++++ Information provided ++++

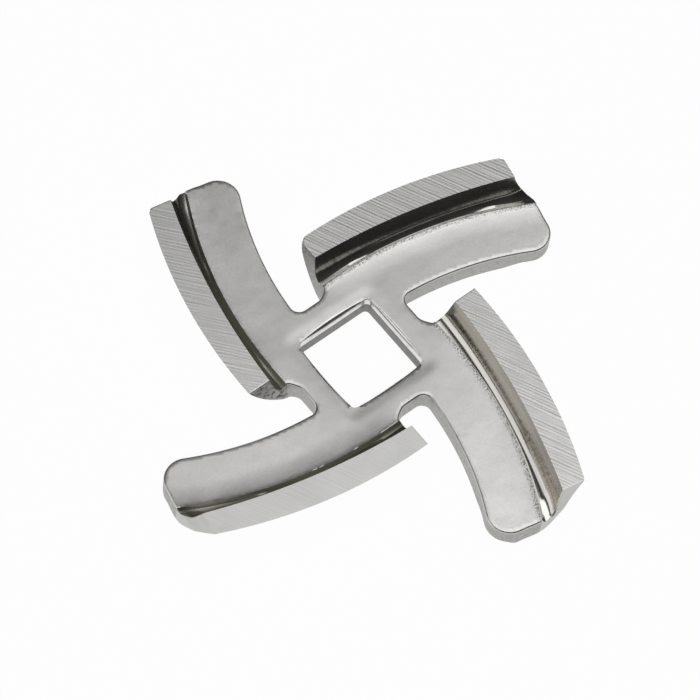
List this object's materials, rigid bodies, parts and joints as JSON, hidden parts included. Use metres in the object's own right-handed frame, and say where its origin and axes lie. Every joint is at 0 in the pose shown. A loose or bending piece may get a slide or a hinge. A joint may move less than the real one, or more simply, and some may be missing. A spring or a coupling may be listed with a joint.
{
  "type": "meat grinder knife",
  "caption": "Pressed steel meat grinder knife with swept arms, bent-up ground cutting lips and a square drive hole.",
  "frame": {"origin": "centre of the square drive hole, on the flat back face that lies on the feed screw's side", "axes": "+Z along the drive hole's axis towards the ground cutting faces; +Y along the chord of one arm, whose cutting edge leads towards -X; +X along the next arm clockwise"},
  "size_m": [0.0516, 0.0516, 0.0052],
  "materials": {
    "pressed_steel": "satin tumbled sheet with matte ground lip tops, polished coves and dull sheared walls"
  },
  "bodies": {
    "root": {"knife": "pressed_steel"}
  },
  "joints": []
}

++++

- **Exercise aim**: Restate the whole of the material exactly.

- **Reply**:
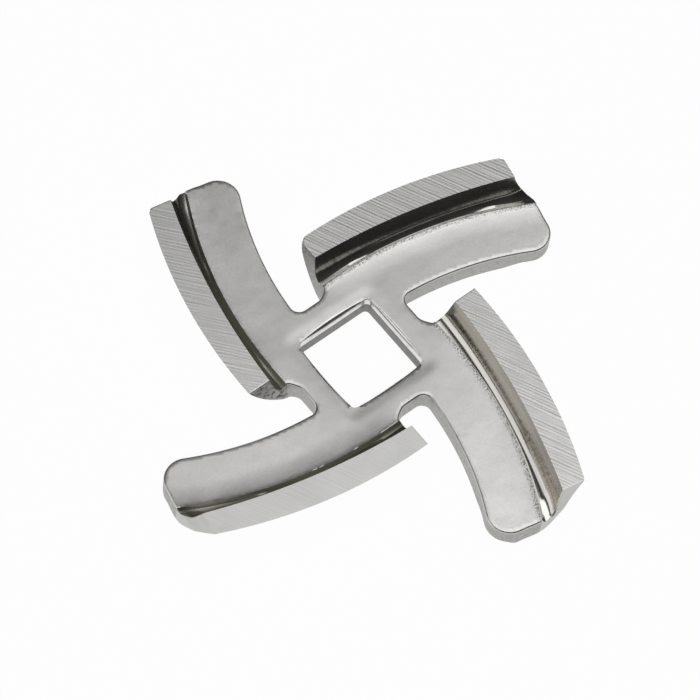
List this object's materials, rigid bodies, parts and joints as JSON, hidden parts included. Use metres in the object's own right-handed frame, and say where its origin and axes lie. Every joint is at 0 in the pose shown. A loose or bending piece may get a slide or a hinge. A joint may move less than the real one, or more simply, and some may be missing. A spring or a coupling may be listed with a joint.
{
  "type": "meat grinder knife",
  "caption": "Pressed steel meat grinder knife with swept arms, bent-up ground cutting lips and a square drive hole.",
  "frame": {"origin": "centre of the square drive hole, on the flat back face that lies on the feed screw's side", "axes": "+Z along the drive hole's axis towards the ground cutting faces; +Y along the chord of one arm, whose cutting edge leads towards -X; +X along the next arm clockwise"},
  "size_m": [0.0516, 0.0516, 0.0052],
  "materials": {
    "pressed_steel": "satin tumbled sheet with matte ground lip tops, polished coves and dull sheared walls"
  },
  "bodies": {
    "root": {"knife": "pressed_steel"}
  },
  "joints": []
}